───── Record set ─────

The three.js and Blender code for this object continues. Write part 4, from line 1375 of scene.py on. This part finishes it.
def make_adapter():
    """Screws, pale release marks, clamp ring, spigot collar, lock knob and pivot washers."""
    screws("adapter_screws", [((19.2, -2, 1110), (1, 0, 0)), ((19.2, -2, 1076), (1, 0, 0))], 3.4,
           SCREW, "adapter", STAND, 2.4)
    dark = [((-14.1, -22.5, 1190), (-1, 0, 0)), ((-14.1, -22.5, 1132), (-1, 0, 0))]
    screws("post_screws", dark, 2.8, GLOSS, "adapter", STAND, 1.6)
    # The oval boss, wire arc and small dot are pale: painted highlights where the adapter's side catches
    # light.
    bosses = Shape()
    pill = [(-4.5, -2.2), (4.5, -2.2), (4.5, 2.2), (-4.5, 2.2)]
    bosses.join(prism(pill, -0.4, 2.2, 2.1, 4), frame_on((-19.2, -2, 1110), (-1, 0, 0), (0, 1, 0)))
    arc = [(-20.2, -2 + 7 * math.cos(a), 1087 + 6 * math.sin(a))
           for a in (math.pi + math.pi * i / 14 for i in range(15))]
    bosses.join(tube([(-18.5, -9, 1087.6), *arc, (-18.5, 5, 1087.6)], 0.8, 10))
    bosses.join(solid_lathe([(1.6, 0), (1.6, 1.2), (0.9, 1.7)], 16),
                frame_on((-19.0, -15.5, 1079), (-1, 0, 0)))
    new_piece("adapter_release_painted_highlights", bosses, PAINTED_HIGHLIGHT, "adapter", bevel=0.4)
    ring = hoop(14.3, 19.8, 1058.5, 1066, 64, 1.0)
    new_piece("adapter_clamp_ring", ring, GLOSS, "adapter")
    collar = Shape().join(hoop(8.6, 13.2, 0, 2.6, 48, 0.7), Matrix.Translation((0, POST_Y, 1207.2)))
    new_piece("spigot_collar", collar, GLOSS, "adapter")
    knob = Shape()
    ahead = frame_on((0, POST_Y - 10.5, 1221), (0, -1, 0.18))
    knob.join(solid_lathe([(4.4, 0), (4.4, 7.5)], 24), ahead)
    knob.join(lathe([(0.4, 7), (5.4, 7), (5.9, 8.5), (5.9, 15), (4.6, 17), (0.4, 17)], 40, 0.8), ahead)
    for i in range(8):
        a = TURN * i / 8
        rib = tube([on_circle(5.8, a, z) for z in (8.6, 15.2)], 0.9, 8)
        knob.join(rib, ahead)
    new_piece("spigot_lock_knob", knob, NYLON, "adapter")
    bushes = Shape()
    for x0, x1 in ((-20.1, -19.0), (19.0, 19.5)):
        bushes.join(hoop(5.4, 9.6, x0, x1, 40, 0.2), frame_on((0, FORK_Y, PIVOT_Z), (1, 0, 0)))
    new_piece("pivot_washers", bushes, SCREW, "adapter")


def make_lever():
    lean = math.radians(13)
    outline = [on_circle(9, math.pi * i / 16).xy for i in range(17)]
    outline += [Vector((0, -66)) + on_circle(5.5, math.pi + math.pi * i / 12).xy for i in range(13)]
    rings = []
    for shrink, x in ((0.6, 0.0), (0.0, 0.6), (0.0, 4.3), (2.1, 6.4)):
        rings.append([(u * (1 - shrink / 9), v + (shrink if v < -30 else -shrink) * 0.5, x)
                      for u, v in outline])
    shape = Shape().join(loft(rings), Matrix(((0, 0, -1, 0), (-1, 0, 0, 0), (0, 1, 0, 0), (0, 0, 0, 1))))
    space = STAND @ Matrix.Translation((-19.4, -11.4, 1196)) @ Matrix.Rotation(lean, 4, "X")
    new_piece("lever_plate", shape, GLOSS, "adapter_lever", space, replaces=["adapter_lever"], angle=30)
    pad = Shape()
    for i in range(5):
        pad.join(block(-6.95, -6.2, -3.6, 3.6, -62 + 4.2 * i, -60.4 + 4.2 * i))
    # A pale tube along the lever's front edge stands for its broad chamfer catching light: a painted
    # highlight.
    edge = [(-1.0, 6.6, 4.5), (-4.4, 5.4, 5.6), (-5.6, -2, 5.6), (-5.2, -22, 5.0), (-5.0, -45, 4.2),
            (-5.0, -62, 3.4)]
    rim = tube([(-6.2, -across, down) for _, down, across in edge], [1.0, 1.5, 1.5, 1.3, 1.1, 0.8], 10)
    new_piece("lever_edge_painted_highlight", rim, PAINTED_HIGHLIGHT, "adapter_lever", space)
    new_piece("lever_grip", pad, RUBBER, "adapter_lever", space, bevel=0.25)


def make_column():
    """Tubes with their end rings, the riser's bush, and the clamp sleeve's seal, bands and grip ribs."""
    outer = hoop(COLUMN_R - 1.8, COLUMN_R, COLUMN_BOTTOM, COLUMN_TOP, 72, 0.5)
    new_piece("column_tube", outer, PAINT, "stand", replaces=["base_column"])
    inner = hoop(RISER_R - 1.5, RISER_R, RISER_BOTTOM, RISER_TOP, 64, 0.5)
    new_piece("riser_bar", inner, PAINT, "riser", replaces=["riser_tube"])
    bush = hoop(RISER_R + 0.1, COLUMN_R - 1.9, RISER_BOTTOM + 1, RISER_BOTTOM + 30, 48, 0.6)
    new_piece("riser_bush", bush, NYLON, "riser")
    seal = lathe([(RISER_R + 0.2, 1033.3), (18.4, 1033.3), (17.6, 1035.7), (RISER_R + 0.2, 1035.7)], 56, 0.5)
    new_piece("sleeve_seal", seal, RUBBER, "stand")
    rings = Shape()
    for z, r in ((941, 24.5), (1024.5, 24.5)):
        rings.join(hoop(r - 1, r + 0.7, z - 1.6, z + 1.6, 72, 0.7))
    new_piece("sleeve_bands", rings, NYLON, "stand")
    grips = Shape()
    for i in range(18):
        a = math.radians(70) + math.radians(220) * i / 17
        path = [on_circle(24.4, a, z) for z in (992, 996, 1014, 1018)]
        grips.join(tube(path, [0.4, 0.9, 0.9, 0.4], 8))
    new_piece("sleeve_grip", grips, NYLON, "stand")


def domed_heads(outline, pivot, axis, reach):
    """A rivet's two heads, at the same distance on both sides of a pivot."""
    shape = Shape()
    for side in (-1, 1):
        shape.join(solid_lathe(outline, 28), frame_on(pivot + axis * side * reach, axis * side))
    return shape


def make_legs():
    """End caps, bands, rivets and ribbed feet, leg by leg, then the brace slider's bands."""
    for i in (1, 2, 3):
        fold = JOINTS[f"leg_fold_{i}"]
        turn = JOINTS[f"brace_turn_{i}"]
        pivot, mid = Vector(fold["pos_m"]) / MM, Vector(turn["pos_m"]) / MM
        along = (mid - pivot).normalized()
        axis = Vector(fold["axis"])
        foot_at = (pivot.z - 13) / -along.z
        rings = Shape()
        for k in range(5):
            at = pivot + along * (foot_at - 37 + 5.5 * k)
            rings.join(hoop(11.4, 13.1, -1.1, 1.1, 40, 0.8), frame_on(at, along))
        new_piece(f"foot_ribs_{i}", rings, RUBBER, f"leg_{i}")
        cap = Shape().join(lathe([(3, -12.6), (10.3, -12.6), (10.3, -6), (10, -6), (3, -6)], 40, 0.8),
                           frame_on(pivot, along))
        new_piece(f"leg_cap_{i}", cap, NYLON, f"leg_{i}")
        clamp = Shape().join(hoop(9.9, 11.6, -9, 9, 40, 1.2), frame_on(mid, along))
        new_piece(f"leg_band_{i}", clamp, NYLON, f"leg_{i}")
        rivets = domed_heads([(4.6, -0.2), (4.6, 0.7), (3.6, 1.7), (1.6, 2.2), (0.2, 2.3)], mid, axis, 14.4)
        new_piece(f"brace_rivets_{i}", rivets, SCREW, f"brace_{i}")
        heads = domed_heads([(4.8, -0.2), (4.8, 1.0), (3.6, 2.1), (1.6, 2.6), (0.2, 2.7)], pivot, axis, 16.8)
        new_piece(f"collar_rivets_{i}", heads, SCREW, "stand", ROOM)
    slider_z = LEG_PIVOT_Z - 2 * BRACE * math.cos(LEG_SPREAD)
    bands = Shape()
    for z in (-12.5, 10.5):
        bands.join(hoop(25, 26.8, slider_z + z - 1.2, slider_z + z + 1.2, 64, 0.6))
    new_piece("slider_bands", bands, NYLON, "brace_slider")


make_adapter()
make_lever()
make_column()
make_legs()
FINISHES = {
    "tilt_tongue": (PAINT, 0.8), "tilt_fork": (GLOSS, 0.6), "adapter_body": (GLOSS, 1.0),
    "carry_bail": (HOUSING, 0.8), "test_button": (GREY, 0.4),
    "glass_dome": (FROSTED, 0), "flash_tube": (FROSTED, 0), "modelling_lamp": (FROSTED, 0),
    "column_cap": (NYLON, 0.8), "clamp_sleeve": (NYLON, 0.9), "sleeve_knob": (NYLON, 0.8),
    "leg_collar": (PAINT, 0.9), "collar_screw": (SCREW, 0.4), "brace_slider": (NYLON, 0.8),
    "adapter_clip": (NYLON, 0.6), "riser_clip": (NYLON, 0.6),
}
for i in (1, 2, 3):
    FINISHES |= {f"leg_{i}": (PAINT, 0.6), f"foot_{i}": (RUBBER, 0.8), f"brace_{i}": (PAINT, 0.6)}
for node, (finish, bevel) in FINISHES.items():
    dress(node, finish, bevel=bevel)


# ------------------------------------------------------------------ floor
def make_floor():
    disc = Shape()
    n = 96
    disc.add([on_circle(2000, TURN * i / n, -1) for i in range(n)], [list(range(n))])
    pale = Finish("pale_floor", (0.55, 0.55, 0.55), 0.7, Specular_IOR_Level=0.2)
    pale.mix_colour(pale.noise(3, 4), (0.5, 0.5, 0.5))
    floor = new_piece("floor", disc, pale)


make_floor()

─────
───── Record set ─────

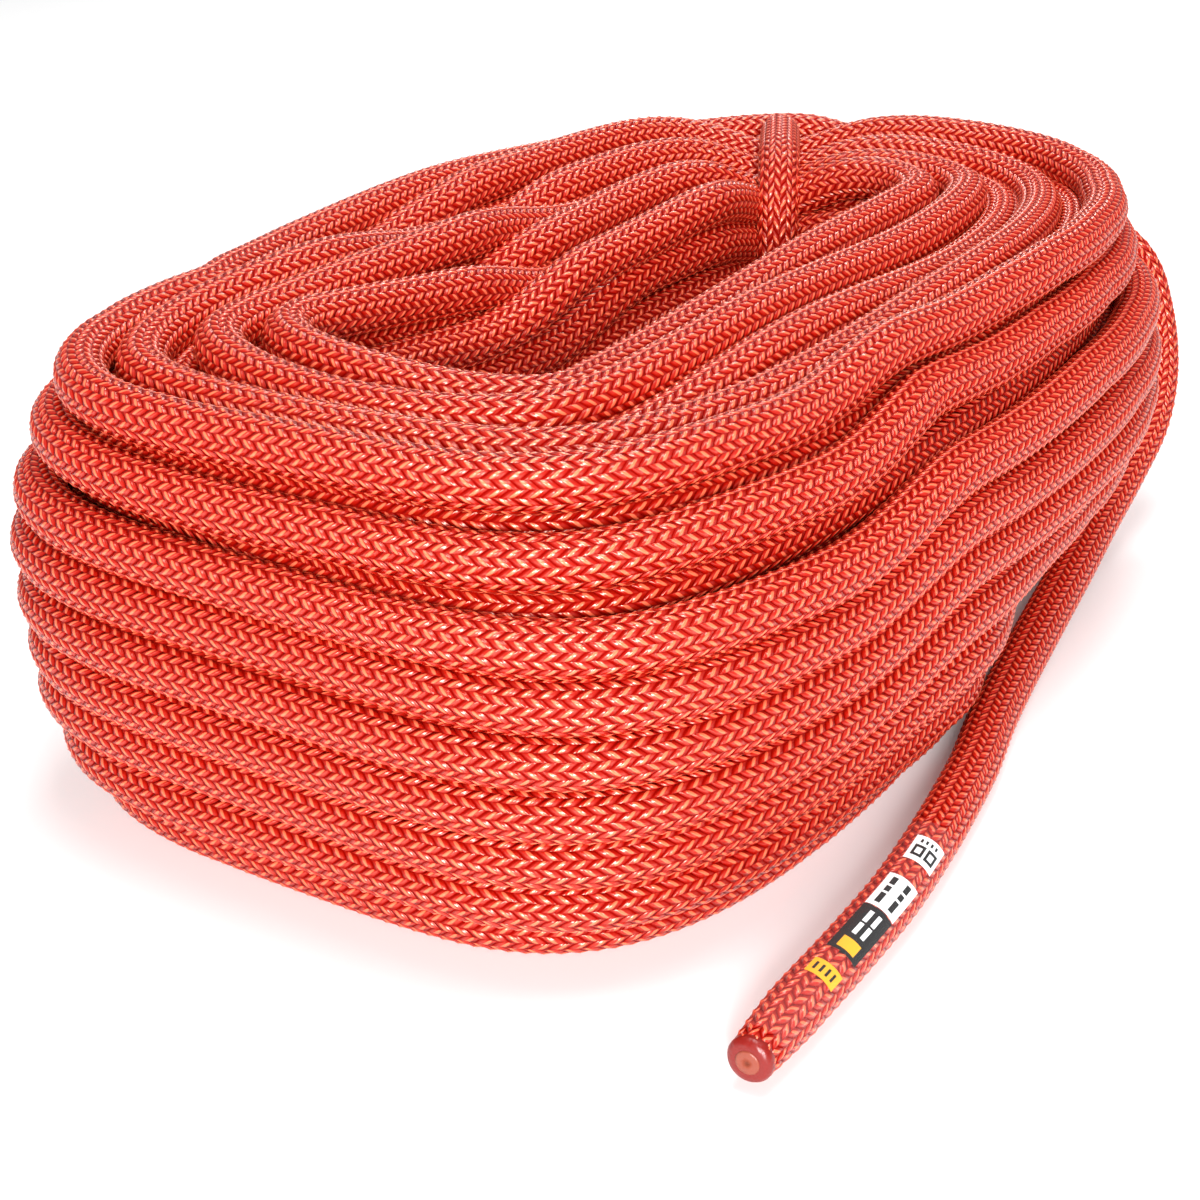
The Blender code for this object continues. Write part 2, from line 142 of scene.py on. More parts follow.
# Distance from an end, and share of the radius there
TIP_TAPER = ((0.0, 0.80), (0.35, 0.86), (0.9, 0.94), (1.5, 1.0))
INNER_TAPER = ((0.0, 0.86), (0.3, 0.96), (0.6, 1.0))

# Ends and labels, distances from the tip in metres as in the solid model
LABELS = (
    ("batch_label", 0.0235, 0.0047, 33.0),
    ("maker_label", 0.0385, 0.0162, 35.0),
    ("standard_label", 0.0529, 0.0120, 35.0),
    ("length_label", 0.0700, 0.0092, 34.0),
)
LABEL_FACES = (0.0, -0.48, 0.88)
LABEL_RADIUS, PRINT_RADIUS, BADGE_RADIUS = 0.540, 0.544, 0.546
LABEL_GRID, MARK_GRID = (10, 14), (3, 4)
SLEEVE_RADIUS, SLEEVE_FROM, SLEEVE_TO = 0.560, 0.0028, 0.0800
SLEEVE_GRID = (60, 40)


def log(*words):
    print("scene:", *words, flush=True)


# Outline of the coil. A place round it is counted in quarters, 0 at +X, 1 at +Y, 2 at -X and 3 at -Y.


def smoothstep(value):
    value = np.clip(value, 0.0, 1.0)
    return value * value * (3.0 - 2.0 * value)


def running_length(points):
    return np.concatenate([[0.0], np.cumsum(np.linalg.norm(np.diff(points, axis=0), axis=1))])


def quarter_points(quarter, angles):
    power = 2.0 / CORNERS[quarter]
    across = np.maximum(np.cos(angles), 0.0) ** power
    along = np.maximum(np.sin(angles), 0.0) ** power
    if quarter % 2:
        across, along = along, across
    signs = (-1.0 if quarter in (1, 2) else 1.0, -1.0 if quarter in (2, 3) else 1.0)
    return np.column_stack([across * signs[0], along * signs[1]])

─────

* _Aim_
Begin with the line containing "The Blender code" and end with the line containing "return np.column_stack([across *"; repeat every line from start to finish exactly, and nothing outside them.

* _Solved problem_
The Blender code for this object continues. Write part 2, from line 142 of scene.py on. More parts follow.
# Distance from an end, and share of the radius there
TIP_TAPER = ((0.0, 0.80), (0.35, 0.86), (0.9, 0.94), (1.5, 1.0))
INNER_TAPER = ((0.0, 0.86), (0.3, 0.96), (0.6, 1.0))

# Ends and labels, distances from the tip in metres as in the solid model
LABELS = (
    ("batch_label", 0.0235, 0.0047, 33.0),
    ("maker_label", 0.0385, 0.0162, 35.0),
    ("standard_label", 0.0529, 0.0120, 35.0),
    ("length_label", 0.0700, 0.0092, 34.0),
)
LABEL_FACES = (0.0, -0.48, 0.88)
LABEL_RADIUS, PRINT_RADIUS, BADGE_RADIUS = 0.540, 0.544, 0.546
LABEL_GRID, MARK_GRID = (10, 14), (3, 4)
SLEEVE_RADIUS, SLEEVE_FROM, SLEEVE_TO = 0.560, 0.0028, 0.0800
SLEEVE_GRID = (60, 40)


def log(*words):
    print("scene:", *words, flush=True)


# Outline of the coil. A place round it is counted in quarters, 0 at +X, 1 at +Y, 2 at -X and 3 at -Y.


def smoothstep(value):
    value = np.clip(value, 0.0, 1.0)
    return value * value * (3.0 - 2.0 * value)


def running_length(points):
    return np.concatenate([[0.0], np.cumsum(np.linalg.norm(np.diff(points, axis=0), axis=1))])


def quarter_points(quarter, angles):
    power = 2.0 / CORNERS[quarter]
    across = np.maximum(np.cos(angles), 0.0) ** power
    along = np.maximum(np.sin(angles), 0.0) ** power
    if quarter % 2:
        across, along = along, across
    signs = (-1.0 if quarter in (1, 2) else 1.0, -1.0 if quarter in (2, 3) else 1.0)
    return np.column_stack([across * signs[0], along * signs[1]])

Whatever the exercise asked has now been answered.